Come la dracma aveva simboleggiato l'autorità e l'autonomia delle polis greche, così la moneta
romana rappresentò la grandezza di Roma: grandi eventi, vittorie, conquiste, istituzioni, giochi,
ricorrenze straordinarie, lasciarono tutti la loro traccia sulla moneta.

L'uso dell'effige dell'imperatore sulle monete fu generalizzato da Augusto. Egli fu proclamato
Imperatore nel 29 A.C. e cercò di mettere ordine nella circolazione monetaria, concentrando
la produzione delle monete d'oro e di buona parte di quelle d'argento a Lione, stabilizzando
l'Aureus a 7,80 grammi e fissando il rapporto oro/argento a 12,5 . Il sestertius d'argento
(1/4 del denarius) sparisce con la fine della Repubblica, pur rimanendo nel periodo successivo
l'unità di conto e viene in pratica sostituito dal sestertius di bronzo.

Questo sistema però si indebolì nei decenni successivi. Da Nerone (54-68) a Commodo
(180-193), si assistette ad una serie di svalutazioni successive e dal III secolo d.C
l'economia romana incominciò a declinare e anche l'oro che era affluito verso Roma nel
periodo delle conquiste cominciò a defluire verso i paesi dell'Oriente, dal momento che
le esportazioni dell'Occidente non erano sufficienti a pareggiare la bilancia commerciale
con le pregiate varietà di spezie e le miniere d'oro spagnole si erano esaurite.

Incominciò la prima grande inflazione della storia, dal regno di Settimio Severo (193-211)
e raggiunse il suo massimo all'inizio del regno di Aureliano (270).

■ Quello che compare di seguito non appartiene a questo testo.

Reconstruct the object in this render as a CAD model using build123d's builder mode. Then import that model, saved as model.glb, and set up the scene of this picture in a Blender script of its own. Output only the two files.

Fu proprio questo
imperatore ad intraprendere una riforma generale del sistema monetario, che fu continuata
da Diocleziano (284-305) il quale impose nuovamente a tutto l'Impero una moneta unica.


Ma la riforma di Diocleziano non riuscì ad arrestare l'inflazione tanto che al tempo di
Costantino il suo Aureus detto comunemente Solidus conteneva oramai solo 4,54
grammi di fino.

Con la decadenza dell'Impero si ridusse il commercio e di conseguenza il ruolo della moneta;
inoltre le incursioni barbariche causarono forti perdite di metallo prezioso, con il degrado
dell'economia monetaria. Oramai era finita non solo l'unità monetaria ma erano un ricordo
anche la monetazione statale e un traffico interno di denaro regolare.